In other words, lots of whining and complaining from people who probably never played football to begin with, and who apparently have a lot of time to comment from the comfort of their phones.

Profiles in courage

This whole reaction is why I say it took courage for these kids to stop playing.

All of the pressure to continue with this ridiculously doomed season was external: pressure from the coaches and the principal, and pressure from the world writ large.

And it takes true guts to stand up to that. Since the kids didn't apparently have a burning desire to keep playing, continuing the season to please other people would have just been stupid.

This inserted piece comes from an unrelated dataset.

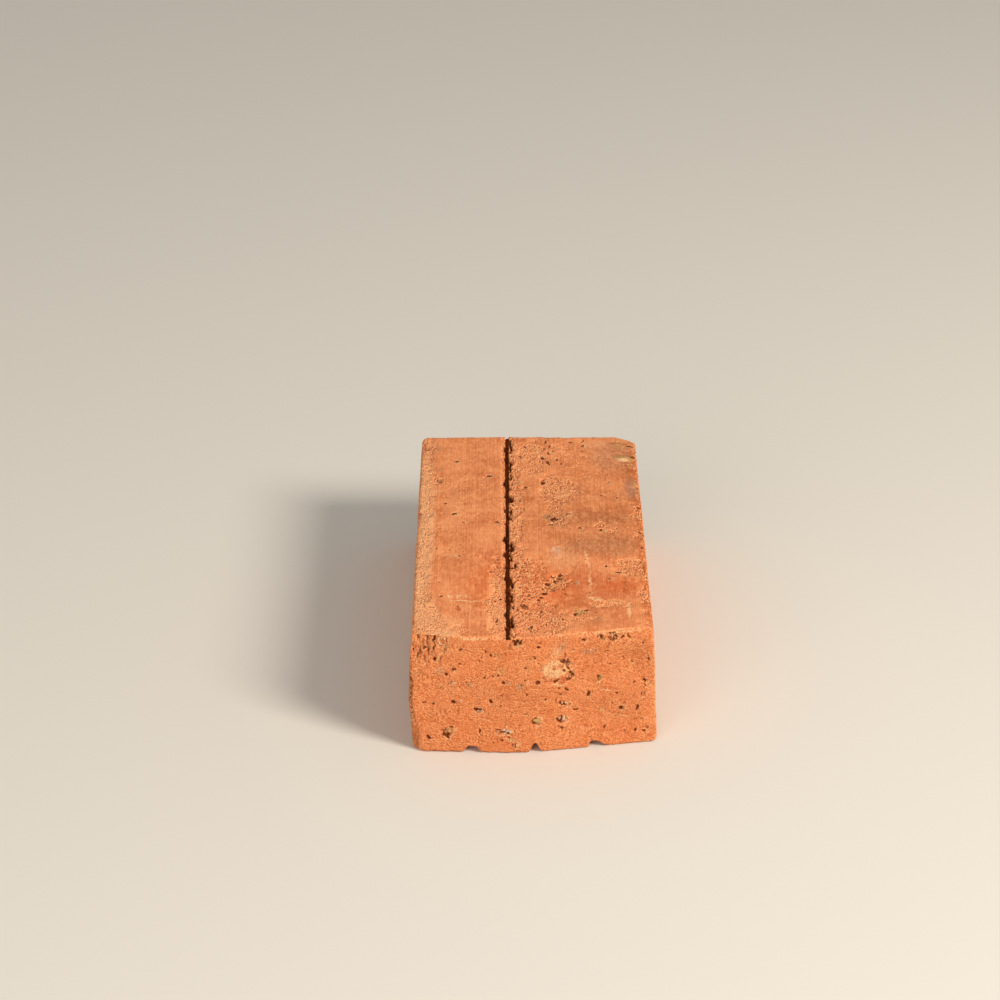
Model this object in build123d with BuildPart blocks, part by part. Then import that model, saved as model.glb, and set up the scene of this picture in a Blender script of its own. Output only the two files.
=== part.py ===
from build123d import *

import os
from math import cos, radians

# Reclaimed clay brick, thin paving format, solid. A column of stiff clay leaves the die with sides that lean in,
# three keys along its underside and a slot along its top. Wires cut it into bricks, which are dried and fired.
# Millimetres. +Y runs along the brick, away from its front end, and +Z is up. The origin is the middle of the
# underside.

# Overall size, with the width measured on the underside
length = 222.0
width = 111.0
height = 57.0

# Sides, as the angle in degrees that each leans in towards the top
side_lean = 2.5

# Front end, seen from above: the cutting wire bowed, so two nearly flat faces lean back from a soft nose.
# The back end is cut square.
nose_x = -9.0
nose_radius = 70.0
lean_left = 2.5
lean_right = 11.0

# Upright edges, each worn by a different amount
front_left_radius = 3.0
front_right_radius = 2.0
back_left_radius = 5.0
back_right_radius = 8.0

# Wear round the top and the bottom
top_wear_radius = 2.0
bottom_wear_radius = 1.2

# Slot along the top. The cutting wire smeared it shut at the front end and filled it partly at the back end.
slot_x = -10.4
slot_width = 2.6
slot_depth = 6.0
slot_front_skin = 1.0
slot_back_depth = 1.8
slot_back_ramp = 4.0

# Keys along the underside, each worn in its own way. A row is the width of the foot, the width of the crown, how
# far the crown stands to the right of the foot's middle, the depth and the radius of the crown's corners.
middle_key_x = 1.6
key_pitch = 27.8
left_key = (8.0, 4.4, -0.2, 3.2, 1.6)
middle_key = (5.6, 0.9, -0.4, 4.6, 0.4)
right_key = (8.5, 3.1, -2.3, 3.3, 0.8)

# Broken corners, as bites along X, Y and Z from where the corner's three faces would have met. The lower left one
# lost a short deep piece and a long shallow one.
low_left_bite = (7.5, 9.0, 36.0)
low_left_long_bite = (3.2, 70.0, 40.0)
high_left_bite = (23.0, 5.0, 26.0)
back_right_bite = (15.0, 11.0, 6.0)


def break_corner(corner, outward, bite):
    """Takes a corner off along the plane that meets its three edges at the given bites."""
    facing = Vector(*(sign / reach for sign, reach in zip(outward, bite)))
    first_edge = Vector(corner) - Vector(outward[0] * bite[0], 0, 0)
    split(bisect_by=Plane(origin=first_edge, z_dir=facing), keep=Keep.BOTTOM)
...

Our culture fetishizes the idea of "grit." But grit without reflection is a recipe for disaster.

Here we had kids who had every factor stacked against them at the start of the season, who got killed in their first two outings, and who recognized that discretion is the better part of valor.

If you have to blame anyone, blame the coaches--not for not stopping them from quitting, but for putting them in this position to begin with. And also for giving the whole "if you quit now you'll be quitters your whole lives" speech. 

That's bull. Part of the art of growing up is learning to try things, be willing to fail, and moving on quickly. That's what these young athletes are doing.

The easy thing would have been to continue the season. These kids showed true courage by standing quitting.